Should still be possible to win. AI are very flawed and diplomacy always wins the day. You can war before rifles. Starting save?
Lol, have you ever tried diplomacy with 18 Ai's on a Pangea with no tech trading? Yes diplomacy wins, assuming you made the right pick of your Permanent alliance buddy two eras before communism.

Record yourself playing vs 18 aggressive ai on Huge Pangea with no tech trading and no vassals on Immortal difficulty and show me how you survive Giglameshes vultures, followed by genghih's keshiks, followed by Surry's elepult, followed by Tokus Samatrebs, followed up by Justianians cataphracts, followed by izzy's conquisators, followed by the predicigtable triple whammie of Napoleon+Genghis+Shaka CRIII grenadiers and cannons, followed up by Churchhill's redcoat draft and Catherine's Cossask and then Bismarck's panzers..........while devoting half your hammers to triremes, caravels, galleons and frigates lolololol.

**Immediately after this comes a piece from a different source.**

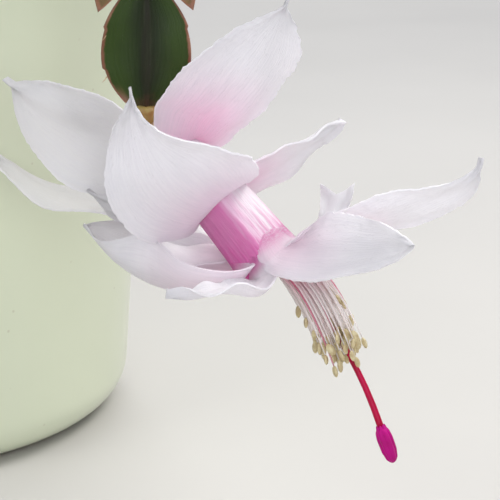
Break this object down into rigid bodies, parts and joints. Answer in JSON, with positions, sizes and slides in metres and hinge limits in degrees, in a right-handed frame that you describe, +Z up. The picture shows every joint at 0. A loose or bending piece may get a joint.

Oh yeah, it's not just surviving the continuous onslaught from all four corners of your empire. The biggest threat in the game is that runaway AI, Mansa/Zara/Willem/HP, wonder whoring on the opposite side of the map with 3 bronze age archers in the cities, teching to rocketry and advanced flight, and the only way to stop them is to bulldoze your way through 5-6 heavily cultured AI's in order to reach them over the first 700-900 turns, because in end, it's always Mansa/Zara/Willem/HP that closes the game out and forces me to ragequit (even with a battleship on my fishing boats in the Renaissance Era, I lose 80% of the Immortal Games, and 30% of the Emporer games if I slack off and go trhough the turns too fast. To win on Immortal you really gotta 5-10 minutes per turn after the Classical Era).